>> start Entries shown
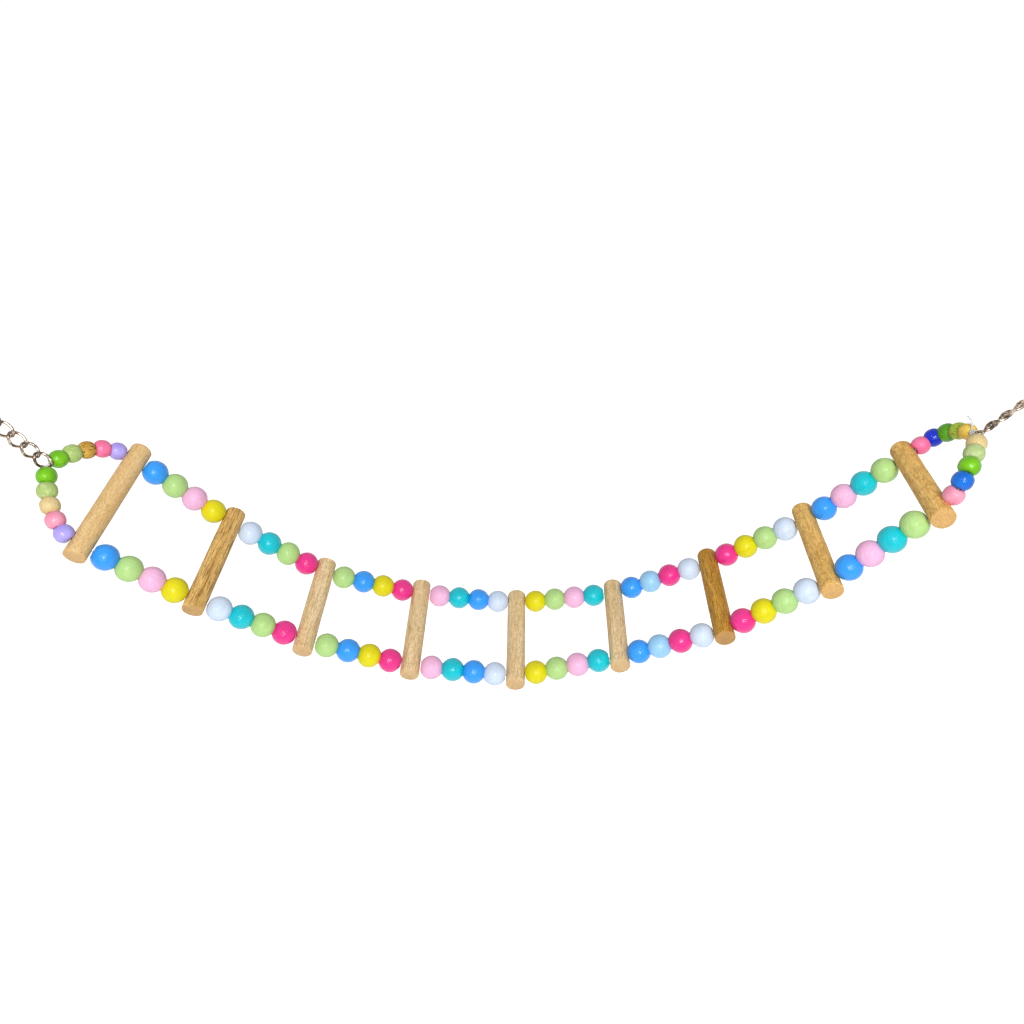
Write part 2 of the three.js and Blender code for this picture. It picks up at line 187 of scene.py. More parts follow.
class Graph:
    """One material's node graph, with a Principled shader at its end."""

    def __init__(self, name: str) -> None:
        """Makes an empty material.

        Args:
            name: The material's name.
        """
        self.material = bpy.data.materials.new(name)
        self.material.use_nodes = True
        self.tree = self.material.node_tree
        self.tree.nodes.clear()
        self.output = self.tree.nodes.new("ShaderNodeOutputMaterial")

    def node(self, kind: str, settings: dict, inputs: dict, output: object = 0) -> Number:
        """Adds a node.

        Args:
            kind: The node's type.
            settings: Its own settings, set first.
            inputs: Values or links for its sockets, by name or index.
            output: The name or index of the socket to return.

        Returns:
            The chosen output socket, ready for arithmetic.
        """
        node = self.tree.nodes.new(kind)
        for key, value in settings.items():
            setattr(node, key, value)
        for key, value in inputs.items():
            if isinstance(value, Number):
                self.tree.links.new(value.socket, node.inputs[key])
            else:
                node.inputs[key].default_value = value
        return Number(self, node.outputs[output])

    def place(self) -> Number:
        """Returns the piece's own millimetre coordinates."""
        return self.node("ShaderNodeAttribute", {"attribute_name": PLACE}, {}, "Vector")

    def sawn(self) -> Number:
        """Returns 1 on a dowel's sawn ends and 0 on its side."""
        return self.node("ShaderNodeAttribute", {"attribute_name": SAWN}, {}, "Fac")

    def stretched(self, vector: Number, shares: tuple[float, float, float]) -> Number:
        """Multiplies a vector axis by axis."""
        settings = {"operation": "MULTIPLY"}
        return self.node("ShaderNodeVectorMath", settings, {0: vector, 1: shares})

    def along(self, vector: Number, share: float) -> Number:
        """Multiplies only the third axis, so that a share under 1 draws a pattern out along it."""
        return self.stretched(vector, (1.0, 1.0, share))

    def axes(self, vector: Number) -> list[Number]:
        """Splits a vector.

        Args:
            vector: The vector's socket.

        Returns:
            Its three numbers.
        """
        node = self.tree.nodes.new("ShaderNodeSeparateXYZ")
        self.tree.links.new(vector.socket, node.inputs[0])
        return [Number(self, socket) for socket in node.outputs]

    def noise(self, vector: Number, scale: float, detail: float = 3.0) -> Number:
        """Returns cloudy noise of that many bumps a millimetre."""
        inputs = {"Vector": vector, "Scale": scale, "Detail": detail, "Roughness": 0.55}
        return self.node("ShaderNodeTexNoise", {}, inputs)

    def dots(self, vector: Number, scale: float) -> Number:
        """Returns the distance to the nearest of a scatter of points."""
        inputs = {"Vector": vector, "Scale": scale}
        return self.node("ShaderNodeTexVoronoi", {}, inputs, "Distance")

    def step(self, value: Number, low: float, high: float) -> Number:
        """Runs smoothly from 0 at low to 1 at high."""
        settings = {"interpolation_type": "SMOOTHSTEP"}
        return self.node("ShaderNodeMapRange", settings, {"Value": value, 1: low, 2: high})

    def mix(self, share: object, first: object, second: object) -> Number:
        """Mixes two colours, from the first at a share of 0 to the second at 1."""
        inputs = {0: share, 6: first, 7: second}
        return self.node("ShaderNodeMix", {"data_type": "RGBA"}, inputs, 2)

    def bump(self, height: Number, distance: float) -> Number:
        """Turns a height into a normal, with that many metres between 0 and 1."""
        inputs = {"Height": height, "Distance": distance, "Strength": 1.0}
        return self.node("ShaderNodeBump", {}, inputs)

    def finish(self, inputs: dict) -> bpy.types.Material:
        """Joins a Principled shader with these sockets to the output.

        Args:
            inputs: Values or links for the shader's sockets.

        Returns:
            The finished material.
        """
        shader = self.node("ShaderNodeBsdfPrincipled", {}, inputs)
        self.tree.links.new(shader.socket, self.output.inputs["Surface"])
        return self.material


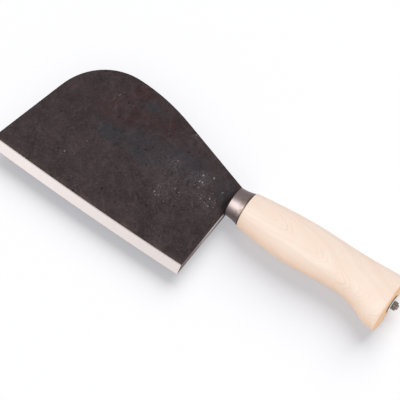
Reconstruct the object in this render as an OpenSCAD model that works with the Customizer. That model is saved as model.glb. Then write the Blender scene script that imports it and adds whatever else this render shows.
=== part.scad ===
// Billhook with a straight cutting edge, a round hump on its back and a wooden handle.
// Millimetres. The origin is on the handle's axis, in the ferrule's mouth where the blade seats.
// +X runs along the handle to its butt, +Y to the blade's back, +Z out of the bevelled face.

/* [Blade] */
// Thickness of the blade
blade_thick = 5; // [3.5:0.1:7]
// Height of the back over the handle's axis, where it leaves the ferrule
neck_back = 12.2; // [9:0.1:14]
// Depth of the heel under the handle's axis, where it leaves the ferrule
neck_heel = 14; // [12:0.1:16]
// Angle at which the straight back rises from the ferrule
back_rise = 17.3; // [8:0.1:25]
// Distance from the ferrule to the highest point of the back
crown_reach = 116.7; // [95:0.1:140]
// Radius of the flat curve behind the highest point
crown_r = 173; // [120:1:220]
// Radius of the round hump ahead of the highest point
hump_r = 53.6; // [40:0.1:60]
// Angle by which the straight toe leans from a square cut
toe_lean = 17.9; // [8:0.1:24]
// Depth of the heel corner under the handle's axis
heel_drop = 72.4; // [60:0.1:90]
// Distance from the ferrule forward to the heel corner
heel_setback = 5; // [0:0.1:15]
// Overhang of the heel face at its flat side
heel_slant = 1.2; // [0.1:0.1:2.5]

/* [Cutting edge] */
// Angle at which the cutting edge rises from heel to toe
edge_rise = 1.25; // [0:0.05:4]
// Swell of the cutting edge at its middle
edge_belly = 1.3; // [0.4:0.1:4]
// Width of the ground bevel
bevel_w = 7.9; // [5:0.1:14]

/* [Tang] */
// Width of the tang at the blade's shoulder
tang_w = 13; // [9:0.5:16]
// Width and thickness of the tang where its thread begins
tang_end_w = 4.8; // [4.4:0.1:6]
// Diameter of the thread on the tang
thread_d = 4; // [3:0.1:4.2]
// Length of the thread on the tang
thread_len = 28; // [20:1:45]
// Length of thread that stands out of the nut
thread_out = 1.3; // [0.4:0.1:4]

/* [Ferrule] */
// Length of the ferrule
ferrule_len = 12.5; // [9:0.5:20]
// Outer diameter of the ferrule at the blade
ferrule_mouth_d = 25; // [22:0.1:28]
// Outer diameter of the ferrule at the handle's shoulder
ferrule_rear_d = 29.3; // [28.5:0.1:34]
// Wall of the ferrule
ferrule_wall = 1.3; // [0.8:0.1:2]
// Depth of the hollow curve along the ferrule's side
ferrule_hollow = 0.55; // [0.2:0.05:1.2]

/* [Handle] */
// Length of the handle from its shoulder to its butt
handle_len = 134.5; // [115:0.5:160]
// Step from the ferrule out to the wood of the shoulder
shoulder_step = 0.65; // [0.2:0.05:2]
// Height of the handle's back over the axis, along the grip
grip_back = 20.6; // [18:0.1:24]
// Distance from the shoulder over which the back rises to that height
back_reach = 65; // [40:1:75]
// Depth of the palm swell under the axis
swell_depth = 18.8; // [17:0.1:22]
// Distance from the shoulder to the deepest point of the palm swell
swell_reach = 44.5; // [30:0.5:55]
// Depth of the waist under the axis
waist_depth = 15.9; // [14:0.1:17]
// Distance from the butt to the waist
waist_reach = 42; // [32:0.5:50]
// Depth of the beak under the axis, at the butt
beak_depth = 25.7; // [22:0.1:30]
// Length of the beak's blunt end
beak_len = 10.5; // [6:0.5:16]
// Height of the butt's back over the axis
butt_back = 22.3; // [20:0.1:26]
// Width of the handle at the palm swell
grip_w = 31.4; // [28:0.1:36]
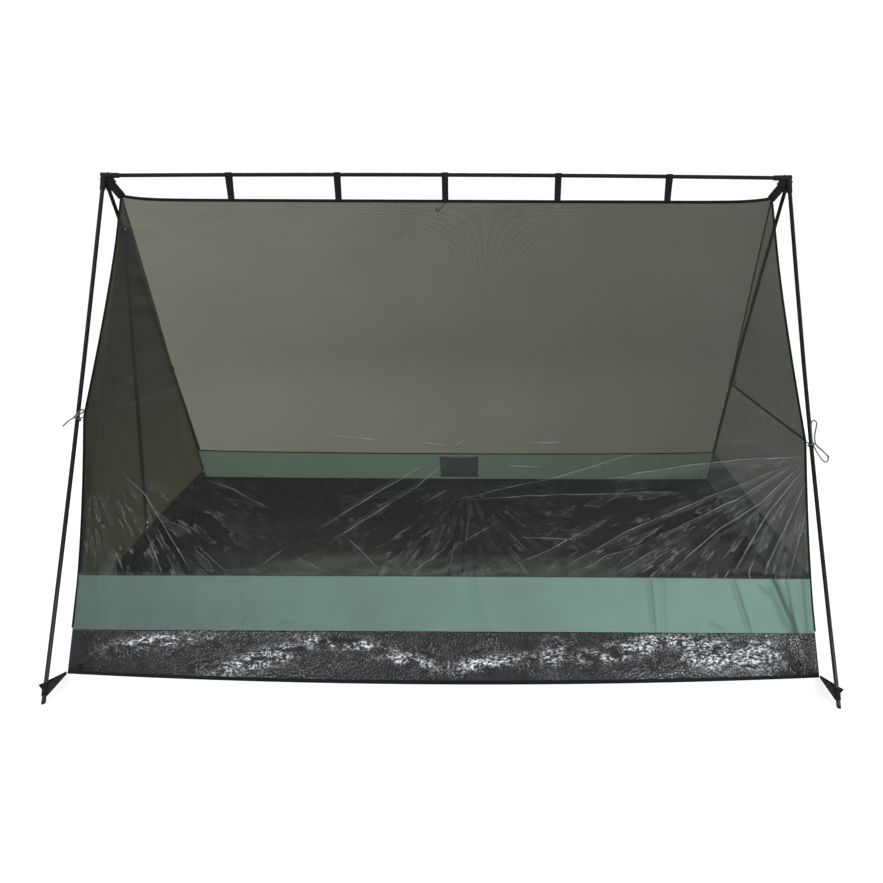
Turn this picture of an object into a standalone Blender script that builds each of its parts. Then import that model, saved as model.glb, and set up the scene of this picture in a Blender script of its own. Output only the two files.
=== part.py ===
>> end Entries shown
Give back exactly the lines from the line that has "Reconstruct the object" to the line that has "the bevelled face.", both included, and leave out all others.

Reconstruct the object in this render as an OpenSCAD model that works with the Customizer. That model is saved as model.glb. Then write the Blender scene script that imports it and adds whatever else this render shows.
=== part.scad ===
// Billhook with a straight cutting edge, a round hump on its back and a wooden handle.
// Millimetres. The origin is on the handle's axis, in the ferrule's mouth where the blade seats.
// +X runs along the handle to its butt, +Y to the blade's back, +Z out of the bevelled face.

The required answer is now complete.